More than a million public sector workers are preparing to go on strike on Wednesday over cuts to their occupational pensions. Dustmen, dinner ladies and Jobcentre staff will be joined in the walk-out by the country's most senior civil servants, including Whitehall administrators, tax inspectors and lawyers. Teachers could also join the action.
But despite the fury, the Treasury insists the pension cuts it plans will simply bring public servants' pensions into line with the private sector.
A joint report with the Department for Work and Pensions, published last year, warned that the public sector pension bill would have to be reduced to cope with rising average life expectancies - the fact that pensions must now be paid for longer than ever before.
Under the plans, the Government will raise the public sector retirement age from 60 to 65 for new workers from 2006, and for existing workers from April 2013.
In addition, the final salary scheme currently on offer, where pensions are based on what staff earned just before retirement, will be replaced with a scheme based on what the employee earned on average during the whole of his or her career.
This is likely to produce lower pensions because benefits will be based on workers' earnings throughout their careers, rather than the final few high-earning years.
Other changes include raising the minimum early retirement age from 50 to 55, a higher contribution rate for pension scheme members, and penalties for those who retire early.
The reforms are controversial, but pension experts say they only mirror what has already happened in the private sector. Deborah Cooper, a senior research actuary at pension consultant Mercer Human Resources, says: "This is a question of the public sector playing catch-up, though it is probably fair to say that even after these changes, public sector pensions will remain more generous in some respects." Cooper says that at least public sector schemes will still offer pensions guaranteed to be a set proportion of pay. Many private sector workers have been switched into money purchase schemes, where their pensions now depend on stock market returns.
However, the move to raise retirement ages is more controversial, she warns. "This has been less common in the private sector," Cooper admits. "It's a difficult change to make, because it's really obvious, whereas people don't always understand what a change in pension scheme design really means to their benefits."
Trades unions insist public sector workers are being singled out unfairly.
Dave Prentis, the general secretary of Unison, the biggest public sector union, says: "Workers in the public sector don't do the job for the money; they're low-paid by contrast to the private sector. They've been promised a decent pension in return for putting up with that low pay."
Unison also argues that the suggestion that public sector workers are currently retiring on super-generous pensions is a myth. The average pension is today just £3,800 a year, the union points out.
But Joanne Segars, the head of pensions at the Association of British Insurers, says people in both public and private sector jobs are having to come to terms with working for longer. "People are living longer than ever before and they are coming to understand that besides saving more, they will need to work for longer if they are to have a decent income throughout retirement," she says.

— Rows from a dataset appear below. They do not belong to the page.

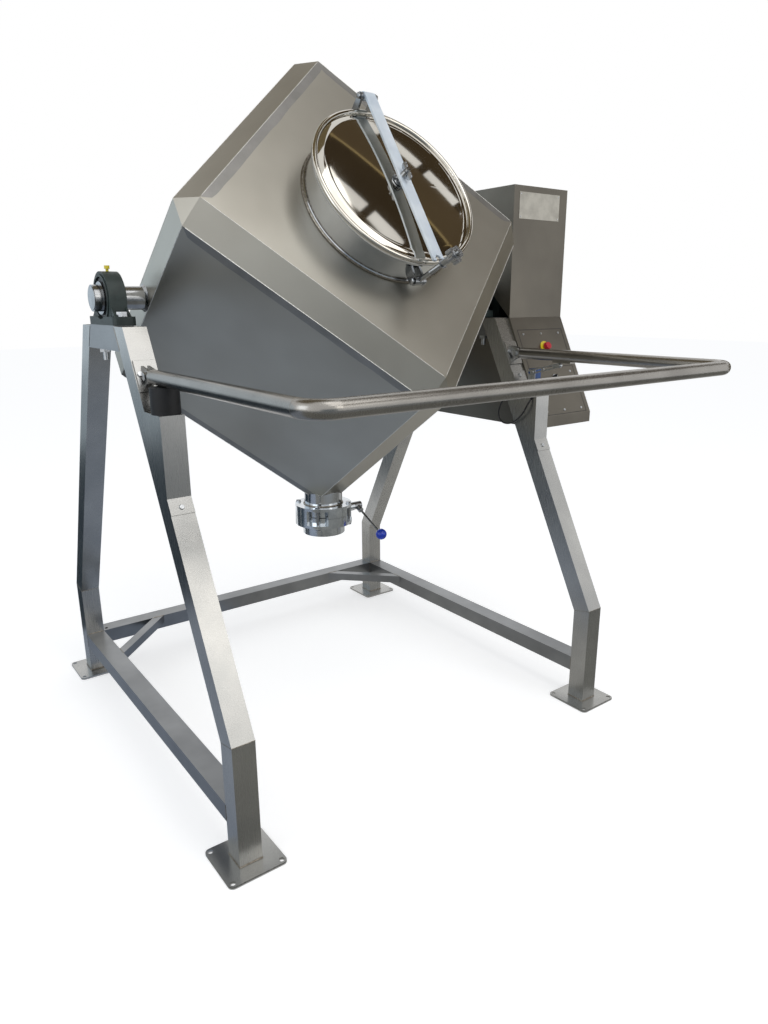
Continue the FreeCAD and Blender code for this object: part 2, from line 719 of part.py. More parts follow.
def swing_bolt():
    """Eye bolt that swings on its pin."""
    w = 2 * (SWING_EYE_R - 2)
    eye = rod(SWING_EYE_R, w, V(-w / 2, 0, 0), X)
    bolt = rod(SWING_R, SWING_LENGTH, V(0, 0, 0), Z)
    return on_swing(eye.fuse(bolt).cut(rod(SWING_PIN_R + RUN, w, V(-w / 2, 0, 0), X)))


def hand_nut():
    """Lobed nut on the swing bolt."""
    hub = rod(HAND_NUT_HUB_R, HAND_NUT_HUB_H, V(0, 0, HAND_NUT_SEAT), Z)
    seat = HAND_NUT_SEAT + HAND_NUT_HUB_H
    core = rod(HAND_NUT_LOBE_AT, HAND_NUT_LOBE_H, V(0, 0, seat), Z)
    lobes = []
    for k in range(HAND_NUT_LOBES):
        a = 2 * math.pi * k / HAND_NUT_LOBES
        at = V(HAND_NUT_LOBE_AT * math.cos(a), HAND_NUT_LOBE_AT * math.sin(a), seat)
        lobes.append(rod(HAND_NUT_LOBE_R, HAND_NUT_LOBE_H, at, Z))
    nut = hub.fuse([core] + lobes)
    return on_swing(nut.cut(rod(SWING_R + RUN, HAND_NUT_HUB_H + HAND_NUT_LOBE_H, V(0, 0, HAND_NUT_SEAT), Z)))


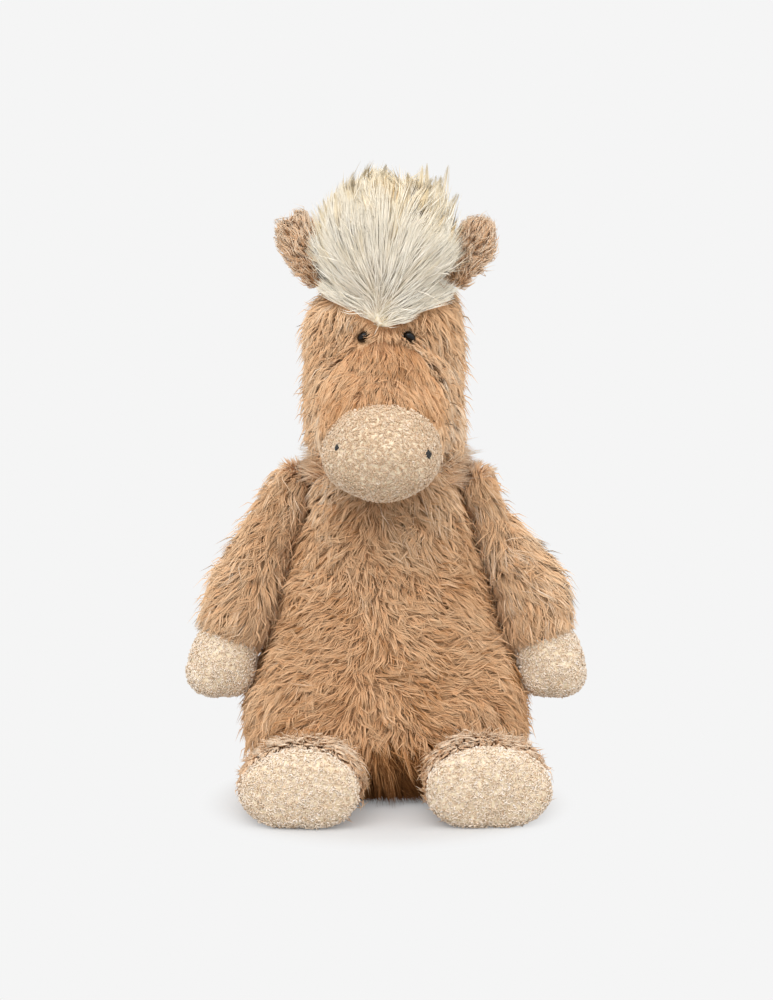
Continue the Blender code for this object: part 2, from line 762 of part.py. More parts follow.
def shoulder_of(side):
    """Where an arm is sewn to the flank, and the flank's direction there."""
    slope, top, edge = flank()
    sign = SIDES[side]
    normal = Vector((sign * math.cos(slope), 0, math.sin(slope)))
    down = Vector((sign * math.sin(slope), 0, -math.cos(slope)))
    return Vector((sign * edge, 0, top)) + down * SHOULDER_DOWN, normal


def shoulder_centre(side):
    """Centre of the ball at the top of an arm."""
    point, normal = shoulder_of(side)
    return point + normal * (SHOULDER_GAP + SHOULDER_RADIUS)


def arm_place(side):
    """Shoulder centre, then the directions to the hand, out from the body and to the back. The arm
    rests a little forward of straight down."""
    sign = SIDES[side]
    _, normal = shoulder_of(side)
    turn = Matrix.Rotation(-sign * ARM_FORWARD, 3, normal)
    down = Vector((sign * math.sin(ARM_SPREAD), 0, -math.cos(ARM_SPREAD)))
    out = Vector((sign * math.cos(ARM_SPREAD), 0, math.sin(ARM_SPREAD)))
    return shoulder_centre(side), turn @ down, turn @ out, turn @ Y_AXIS


def arm_ring(place, along, bow, radius):
    shoulder, down, out, back = place
    return oval(shoulder + down * along + out * bow, out, back, radius, radius, radius, ARM_SIDES)


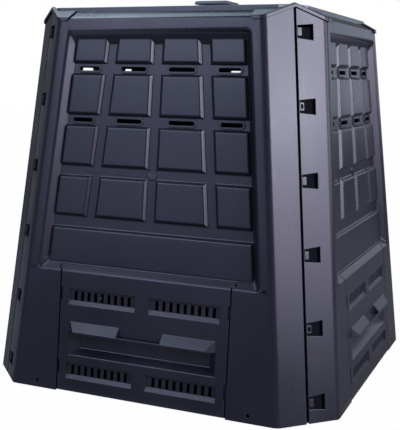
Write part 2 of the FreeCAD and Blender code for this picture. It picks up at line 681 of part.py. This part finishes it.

Ironically, one obstacle that might prevent many workers staying in their jobs for longer is a lack of basic employment rights for older staff. Currently, it is legal for employers to discriminate against older workers, even sacking them without offering redundancy packages, if they are above the company's retirement age.
To add insult to injury, ministers have so far refused to implement new anti-age discrimination laws, which must be introduced before October 2006 in order to comply with European Union regulations.
In December, the Department of Trade and Industry (DTI) announced it would not make it illegal for employers to force workers to retire at a certain age. DTI boss Patricia Hewitt said employers could continue to require workers to retire at 65. They will merely be required to "consider" requests from staff who want to carry on working.
'We accepted lower pay for a decent pension'
Jodie Philpotts is one of many public servants determined to strike over pension rights next week. Although she is only 26, Jodie is furious about proposed changes to her pension scheme.
"I started working in local government when I was 20 and joined the pension fund almost straight away," says Jodie, who now works as a communications assistant to the chief executive of Wolverhampton City Council.
"Public sector workers have always accepted lower pay and the lack of benefits such as a bonus and company car in return for a decent pension and a job for life," she says. "Now neither of those are going to be on offer."
Jodie had been hoping to retire five years before she turned 60. But the Government's plans mean she will now have to accept 27 per cent less pension to achieve this.